Segundo Peter May, uma das razões para a posição americana é que a proposta de redução das emissões poluentes toma o ano de 1990 como base. “Os países que cresceram durante a década de 90 acabam sendo muito afetados. Para os EUA, isso implicaria, hoje, uma redução dramática de mais de 30%”, explica.


Isolado e sem contar com a simpatia da opinião pública, o governo norte-americano será levado a rever sua posição? Os ambientalistas acham que sim, mas não tão cedo. “O acordo com todos os países, menos um, acaba sendo positivo. Já está sendo um fato de pressão. Não obter o apoio dos seus aliados foi uma grande lama na cara do Bush. Acredito que os Estados Unidos vão ter de mudar. Não sei quando, mas vão”, prevê May. Kátia Monteiro concorda: “O Bush ficou isolado e as pressões são grandes. É possível que a médio ou longo prazo os Estados Unidos voltem a ratificar o Protocolo”. Franklin Mattos arrisca um palpite: “Acredito que dentro de uns quatro ou cinco anos isso possa ser revisto”.

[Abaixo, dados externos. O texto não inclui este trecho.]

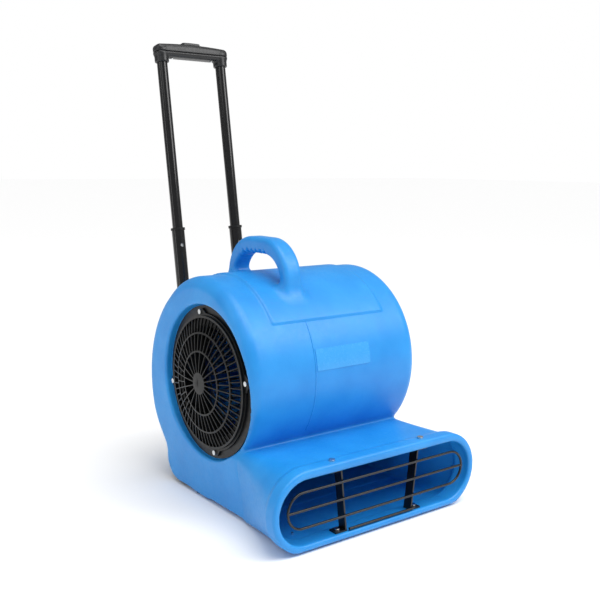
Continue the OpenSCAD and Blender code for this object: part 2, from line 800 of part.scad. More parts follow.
module grip_shell(z0, z1) trolley() difference() {
    intersection() {
        grip_solid();
        translate([-150, -50, z0]) cube([300, 100, z1 - z0]);
    }
    // room for the yoke and its travel
    translate([-tube_gap / 2 - 6, -7, grip_split]) cube([tube_gap + 12, 14, 13]);
    translate([-button_len / 2 - 0.4, -button_w / 2 - 0.4, grip_split + 1]) cube([button_len + 0.8, button_w + 0.8, 60]);
    for (s = [-1, 1]) translate([s * tube_gap / 2, 0, 0]) {
        translate([0, 0, reach - 1]) cylinder(r = rod_r, h = grip_floor - reach + 1);
        cylinder(r = 4, h = grip_split + 1);
    }
    translate([0, 0, grip_floor + 4]) cylinder(r = 6, h = 20);
    grip_screws_local();
}

module grip_upper() color(black) grip_shell(grip_split, grip_top + 10);
module grip_lower() color(black) grip_shell(reach, grip_split);

module grip_screws_local() for (s = [-1, 1])
    translate([s * 48, 0, grip_floor]) rotate([180, 0, 0]) screw(3.5, 1.8, 1.8, 26);

module grip_screws() color(steel) trolley() grip_screws_local();

module release_button() color(black) trolley() {
    translate([-button_len / 2, -button_w / 2, yoke_z + 4]) cube([button_len, button_w, grip_top + button_rise - yoke_z - 4]);
}

module release_yoke() color(steel) trolley() difference() {
    translate([-tube_gap / 2 - 5, -5, yoke_z]) cube([tube_gap + 10, 10, 4]);
    for (s = [-1, 1]) translate([s * 48, 0, yoke_z - 1]) cylinder(r = 3, h = 8);
}

module release_rods() color(steel) at_tubes() translate([0, 0, pin_z + 8]) cylinder(r = 2.5, h = yoke_z - pin_z - 8);

// Coil spring between the grip's floor and the yoke.
spring_turns = 4;
spring_r = 4.2;
spring_wire = 0.5;
spring_z0 = grip_floor + 4;
ring_steps = 16;
spring_sides = 6;

function spring_point(i, k) =
    let (a = 360 * i / ring_steps, b = 360 * k / spring_sides,
         rise = (yoke_z - spring_z0 - 2 * spring_wire) * i / (spring_turns * ring_steps),
         r = spring_r + spring_wire * cos(b))
    [r * cos(a), r * sin(a), spring_z0 + spring_wire + rise + spring_wire * sin(b)];

module button_spring() color(steel) trolley() {
    n = spring_turns * ring_steps;
    polyhedron(
        points = [for (i = [0:n], k = [0:spring_sides - 1]) spring_point(i, k)],
        faces = concat(
            [[for (k = [0:spring_sides - 1]) k]],
            [[for (k = [0:spring_sides - 1]) n * spring_sides + spring_sides - 1 - k]],
            [for (i = [0:n - 1], k = [0:spring_sides - 1])
                let (k1 = (k + 1) % spring_sides, a = i * spring_sides, b = (i + 1) * spring_sides)
                [a + k, b + k, b + k1, a + k1]]));
}

housing();
blank_label();
outlet_grille();
grille_strap_left();
grille_strap_right();
grille_screws();
inlet_ring_left();
inlet_ring_right();
inlet_guard_left();
inlet_guard_right();
guard_screws();
impeller_disc();
impeller_rings();
impeller_blades_left();
impeller_blades_right();
impeller_hub();
hub_screw();
motor_shaft();
motor_rotor();
motor_stator();
motor_can();
motor_end_inner();
motor_end_outer();
motor_bearings();
motor_arms();
motor_bolts();
capacitor();
control_plate();
switch_body();
plate_screws();
speed_knob();
cable_gland();
rubber_feet();
foot_screws();
wheel_axles();
wheel_left();
wheel_right();
tyre_left();
tyre_right();
trolley_bracket_upper();
trolley_bracket_lower();
bracket_screws();
lower_tube_left();
lower_tube_right();
tube_collars();
tube_plugs();
sliding_tube_left();
sliding_tube_right();
tube_guides();
lock_pins();
grip_upper();
grip_lower();
grip_screws();
release_button();
release_yoke();
release_rods();
button_spring();
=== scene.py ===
# %% [markdown]
# # Floor air mover
# A floor air mover is a moulded plastic body round a centrifugal fan. Air is drawn in through
# a round eye in each side and leaves low and wide at the front, along the floor. The working
# model, with every shaft, screw and joint, is loaded first as a fixed frame. This lesson then
# gives it its looks: soft moulded skins, enamelled tubes, wire and rubber.

# %% Load the frame
import json
import math

import bpy
import numpy as np
from mathutils import Matrix, Vector


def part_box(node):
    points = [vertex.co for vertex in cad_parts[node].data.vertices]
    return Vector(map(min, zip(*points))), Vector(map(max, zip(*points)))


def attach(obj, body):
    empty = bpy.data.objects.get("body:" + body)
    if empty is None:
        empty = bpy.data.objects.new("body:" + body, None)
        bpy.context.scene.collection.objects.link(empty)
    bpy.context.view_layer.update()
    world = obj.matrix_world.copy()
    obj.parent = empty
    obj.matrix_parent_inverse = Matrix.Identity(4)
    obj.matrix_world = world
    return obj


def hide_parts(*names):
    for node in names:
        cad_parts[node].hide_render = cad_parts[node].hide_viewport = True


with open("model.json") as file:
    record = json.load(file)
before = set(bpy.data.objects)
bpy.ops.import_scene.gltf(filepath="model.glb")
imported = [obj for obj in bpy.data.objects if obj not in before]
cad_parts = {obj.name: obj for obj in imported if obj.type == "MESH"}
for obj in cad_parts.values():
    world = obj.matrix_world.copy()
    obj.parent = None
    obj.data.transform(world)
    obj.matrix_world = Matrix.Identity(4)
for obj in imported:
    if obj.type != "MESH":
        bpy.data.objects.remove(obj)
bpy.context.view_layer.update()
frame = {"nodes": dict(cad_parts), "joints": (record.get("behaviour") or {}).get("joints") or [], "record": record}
nodes = frame["nodes"]
joints = {joint["name"]: joint for joint in frame["joints"]}
MM = 0.001

# %% [markdown]
# ## Colours and nodes
# Colours are written as sRGB hex values, as a paint card gives them, and Blender's shaders
# want linear light, so one function turns one into the other. A second small function adds a
# shader node with its settings and its links, which keeps every material readable as a list.

# %% Helpers for materials
def linear(hex_colour):
    channels = [int(hex_colour[i:i + 2], 16) / 255 for i in (1, 3, 5)]
    bright = [c / 12.92 if c <= 0.04045 else ((c + 0.055) / 1.055) ** 2.4 for c in channels]
    return (*bright, 1.0)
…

Em artigo publicado no jornal “O Estado de São Paulo”, o professor Roberto Kishinami, ex-diretor-executivo do Greenpeace no Brasil, afirma que a rápida adoção do Protocolo de Kyoto, com a conseqüente redução do consumo de combustíveis fósseis, poderá deixar os americanos em situação desfavorável, pois “significa investimento, crescimento econômico e aumento do comércio internacional. As empresas norte-americanas de tecnologia, prevendo desvantagem, podem forçar o governo a rever sua posição”. Kishinami, no entanto, lembra que nenhuma iniciativa de redução terá eficácia, a médio prazo, sem o apoio dos Estados Unidos. “A primeira razão, óbvia, é que os Estados Unidos consomem sozinhos um quarto de todos os combustíveis fósseis do planeta. A segunda razão é que o país continua sendo líder em tecnologias - como as células de combustível - que permitem a redução do consumo com ganhos econômicos”.


Se, por um lado, é pouco provável que se possa contar com o recuo imediato do governo americano, é preciso, por outro, compreender a importância de um acordo obtido em meio a tantas dificuldades e divergências. Agora, para que o Protocolo de Kyoto finalmente passe a valer, falta que os parlamentos de cada país aprovem as medidas e as transformem em lei. "O que foi aprovado é o mínimo necessário, está longe de ser o ideal, mas é um passo inicial", diz Franklin Mattos. Katia Monteiro concorda: "O fato de o Protocolo ter sido aprovado já é muito positivo". E conclui, alheia ao trocadilho: "A gente tinha a expectativa de que não sairia nada de Bonn".